Ethics Reform Act of 1989 [P.L. 101-194].
- Repealed exemption from ban on personal use of excess campaign funds, by 1993.
Omnibus Budget Reconciliation Act of 1993 [P.L. 103-66].
- Tripled presidential election tax checkoff ($3; $6 on joint returns).
FECA, 1995 Amendment [P.L. 104-79].
- Required House candidates to file disclosure reports directly with FEC;
- Required FEC to facilitate electronic filing and record-keeping.
Colorado Republican Federal Campaign Committee v. FEC
[116 S.Ct. 2309 (1996)]. Supreme Court decision:
- Allowed political parties, as well as PACs and individuals, to make independent
expenditures, subject to no spending limits, in federal elections.
Treasury and General Government Appropriations Act, 1999 [P.L. 105-61].
- Limited FEC Commissioners to one six-year term
Treasury and General Government Appropriations Act, 2000 [P.L. 106-58].

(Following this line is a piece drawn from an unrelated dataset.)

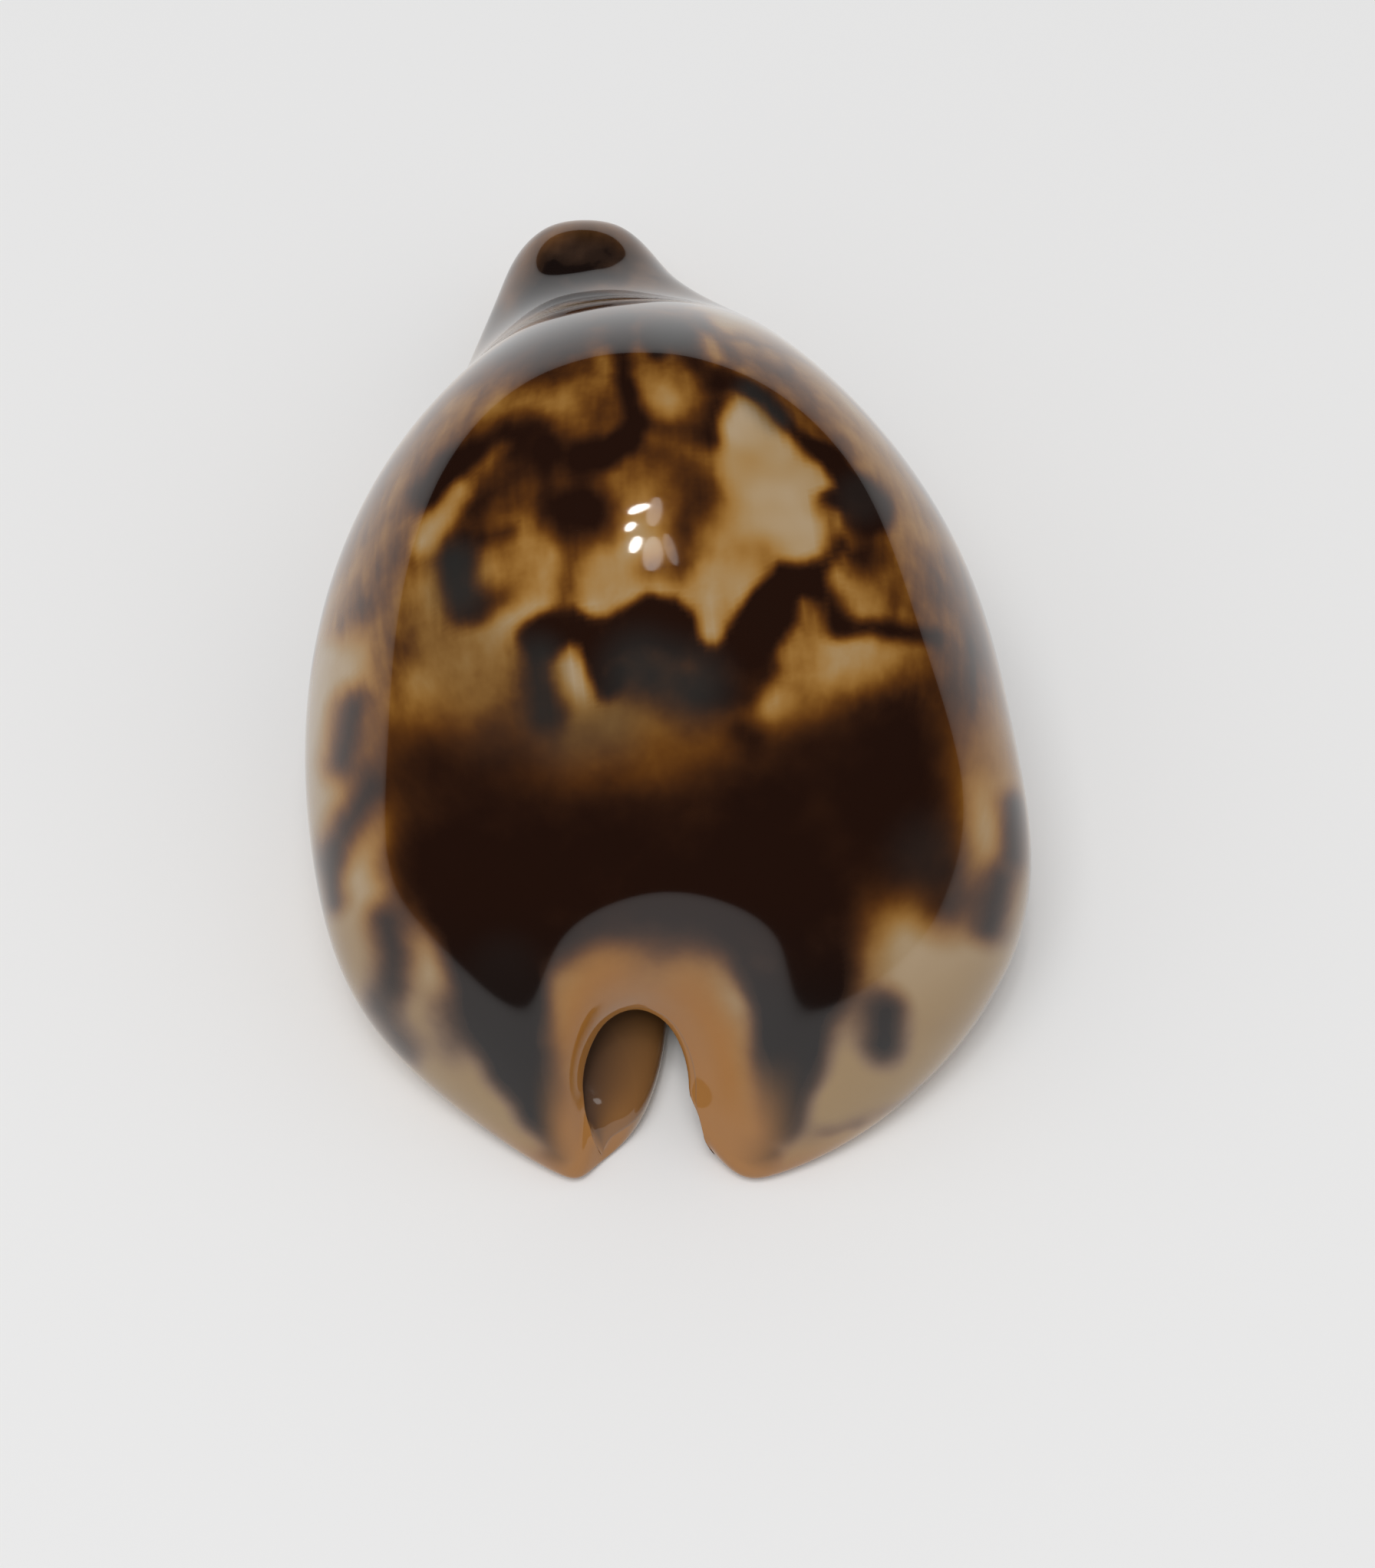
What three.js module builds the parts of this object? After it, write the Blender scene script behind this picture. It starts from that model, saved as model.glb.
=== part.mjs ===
// Fulton's cowrie: one empty adult shell lying on its base.
// Millimetres. +X is the outer (labral) lip's side, +Y points to the narrow front end,
// +Z is up through the back. The origin is under the middle of the shell, on the plane it rests on.
// The photograph shows the back from behind and above. The base, the mouth and the inside are not
// in view and follow the species: a long curved mouth with short coarse teeth on both lips.
import * as THREE from "three";

// The shell is one wall bent round a hollow. Stations run from the back canal to the front canal.
// Each row is one slanting slice of the outside:
//   foot, crest  y of the slice at the base and at the back's crest
//   left, right  x of the widest points
//   top          height of the crest
//   mid          height of the widest points
//   base         height of the underside
//   rise         height of the mouth's rounded edge above the underside
//   lipL, lipR   x of the mouth's two edges
//   side, roof, floor  thickness of the wall at the side, the crest and the base
//   tuck         how far the mouth's edge stands ahead of the slice's foot
//   heel         how far the shoulders stand behind the slice
//   swell        fullness of the shoulders
const STATIONS = [
  [-28.6, -21.4, -4.9, 1.9, 8.8, 5.0, 2.0, 0.0, -4.0, 2.4, 1.0, 1.6, 1.0, 0.0, 0.0, 1.0],
  [-29.4, -21.2, -5.4, 5.0, 12.4, 6.4, 0.9, 0.6, -3.6, 2.6, 1.8, 3.6, 1.5, 2.2, 0.0, 1.0],
  [-29.2, -20.0, -6.8, 7.0, 15.6, 7.6, 0.4, 1.8, -2.6, 2.6, 2.8, 5.0, 2.3, 2.2, 0.3, 1.0],
  [-26.9, -18.3, -11.2, 13.0, 18.4, 8.0, 0.2, 2.0, -1.2, 2.4, 5.0, 5.4, 3.4, 1.0, 0.8, 1.0],
  [-21.6, -15.6, -17.5, 18.0, 21.8, 8.5, 0.1, 2.0, 0.1, 2.0, 4.8, 3.8, 4.4, 0.0, 1.4, 1.0],
  [-14.5, -11.8, -19.5, 21.1, 27.0, 9.0, 0.0, 2.0, 0.3, 2.7, 3.4, 2.4, 4.4, 0.0, 1.0, 1.0],
  [-6.0, -5.8, -20.7, 19.7, 32.2, 9.0, 0.0, 2.0, 0.7, 3.7, 3.0, 2.0, 4.4, 0.0, 0.0, 1.0],
  [3.0, 2.4, -20.0, 18.5, 34.2, 8.5, 0.0, 2.0, 0.6, 4.2, 3.0, 2.0, 4.4, 0.0, 0.0, 0.97],
  [11.0, 10.4, -17.4, 14.9, 31.0, 8.0, 0.1, 2.0, -0.7, 3.5, 3.2, 2.2, 4.2, 0.0, 0.0, 0.91],
  [18.0, 18.0, -13.4, 10.8, 22.8, 7.0, 0.3, 2.0, -2.9, 1.7, 3.2, 2.8, 3.6, 0.0, 0.0, 0.86],
  [24.0, 24.0, -12.3, 8.5, 13.6, 6.0, 0.6, 2.0, -5.3, -1.1, 2.4, 2.8, 2.2, 0.0, 0.0, 0.96],
  [29.5, 29.5, -10.8, -0.1, 10.4, 5.5, 0.9, 2.0, -6.6, -3.0, 1.7, 2.4, 1.5, 0.0, 0.0, 1.0],
  [34.0, 34.0, -9.7, -1.3, 9.4, 5.0, 1.4, 1.0, -6.8, -3.6, 1.6, 2.0, 1.4, 0.0, 0.0, 1.0],
  [35.0, 35.0, -7.5, -3.1, 6.8, 4.8, 2.7, 0.0, -6.5, -3.9, 0.4, 0.6, 0.6, 0.0, 0.0, 1.0],
];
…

- Allowed FEC to require electronic filing, above certain financial activity level
- Allowed administrative fine schedule for minor disclosure violations
- Allowed candidate filing on election cycle, rather than calendar year, basis.
Footnotes
1. (back)The
FECA mandates use of federally regulated money, known as hard money, in federal
elections; by definition, it does not apply to so-called soft money activities
that may indirectly affect federal races. This report examines only hard money
regulations. For a discussion of these terms and their relevance, see: CRS Report 97-91 GOV, Soft and Hard Money in
Contemporary Elections: What Federal Law Does and Does Not Regulate, by Joseph E.
Cantor.
2. (back)The FECA distinguishes
between expenditures, wherein money is spent to communicate election messages,
and contributions, wherein money and authority to spend it is given to others
(candidates, parties, or PACs) to make expenditures, in turn, on election communications.
3. (back)Limits apply to calendar
year unless otherwise stated; for limits applied on a "per election" basis,
primary, general, and runoff elections are counted separately.
4. (back)Most PACs qualify for multicandidate
status (have at least 50 contributors, are registered for at least six months, and,
except for a state party, contribute to at least five federal candidates).